Move the authenticator before you switch phones

Migrating the authenticator while the old phone is still in your hand is the cheapest time to do it. Google Authenticator can export your accounts as a QR code for the new phone to scan, or you can re-link on the new phone with the recovery key. If the phone is already gone and you never copied the key, your only option is Binance's appeal process to reset 2FA, which needs a face scan to confirm your identity, limits withdrawals while it is reviewed, and can drag on for a few days.

Anti-phishing code: one minute to set, and fake emails show themselves

An anti-phishing code is a short string of characters you choose yourself. Once it is set, every official email Binance sends you carries it in a prominent spot, and any "Binance email" without that string should be treated as phishing.

The mechanism is charmingly simple: a scammer can forge an email template identical to the official one, but does not know the few characters you chose, so telling a real email from a fake one becomes a matter of matching a password, and a mismatch means it is fake. The path is Account, then Security, then Anti-Phishing Code. Pick a phrase that has nothing to do with your personal details but that you will recognise at a glance, and steer clear of a birthday or the spelling of your name.

Two boundaries are worth stating. The anti-phishing code applies to email only, not to text messages, and it guards against the single trick of an email impersonating Binance, doing nothing against fake support, fake airdrops, and other scams. The full field guide is in our scam prevention guide.

Device management and the withdrawal address whitelist

These two switches point in different directions: device management decides who can log in, and the withdrawal whitelist decides where coins can go, and together they squeeze the loss from a breach down to the smallest amount.

The authorized-devices list: sweep it periodically

The path is Account, then Security, then Device Management. The list holds every device that has logged into your account. Check each model and login region one by one, and for anything you do not recognise, revoke its authorization at once and change your password immediately, because an unfamiliar device showing up here usually means someone logged in successfully with your password. Make it a habit: after any new device signs in, and every month or two, come here and sweep the list.

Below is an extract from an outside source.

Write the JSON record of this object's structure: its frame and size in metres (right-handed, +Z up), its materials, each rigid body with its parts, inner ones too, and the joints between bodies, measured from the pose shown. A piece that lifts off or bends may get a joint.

The withdrawal address whitelist: the last lock on your assets

With the whitelist on, the account can only send crypto to addresses you added and verified in advance, a new address has to clear email and 2FA confirmation, and there is usually a waiting period before it takes effect. Its value only shows in the worst case: even if a scammer completely takes over your account, they cannot send coins to an address of their own. Users who withdraw to a fixed wallet often, or who hold a larger amount, should turn it on, while a small new account can wait until the balance grows. The full withdrawal flow is in our withdrawal guide.

Password hygiene: unique, long, handed to a manager

There is only one hard rule about passwords: your Binance login password must be unique, shared with no other site. That matters more than how complex it is.

The raw material for credential stuffing is precisely the password dumps leaking out of assorted small sites, so however complex a password is, once it is reused its security is tied to the least secure site you ever put it on. The easiest way to handle this is a password manager: use a tool like Bitwarden or 1Password to generate and store a random password of sixteen characters or more, and you never have to remember it yourself.

One point people often miss: the email you used to register Binance should have 2FA turned on too, because the inbox is the root of every account, and once the root is pulled, every protection downstream loosens with it.

If your account is compromised: four moves, right away

The moment you notice something off, an unexplained withdrawal email, an alert about a login from an unfamiliar device, a password that suddenly does not work, do four things in order, because speed matters more than anything:

  1. Freeze the account: the app's security page has an account-freeze entry (some versions call it "disable account"), and once frozen, logins and withdrawals both stop. Stop the bleeding first, investigate second.
  2. Change your password and reclaim your email: if the email might be compromised too, change the email password first and kick out any unfamiliar sessions there, then change your Binance password. Reverse that order and the whole effort can be undone.
  3. Revoke devices and authorizations: once unfrozen, go into device management and remove every unfamiliar device, then check whether anyone created API keys and delete all of them if so.
  4. Contact official support only: use only the live support inside the app or the official site (the entry is the Binance Help Center), give them the timeline and your evidence, and ask them to review the unusual activity.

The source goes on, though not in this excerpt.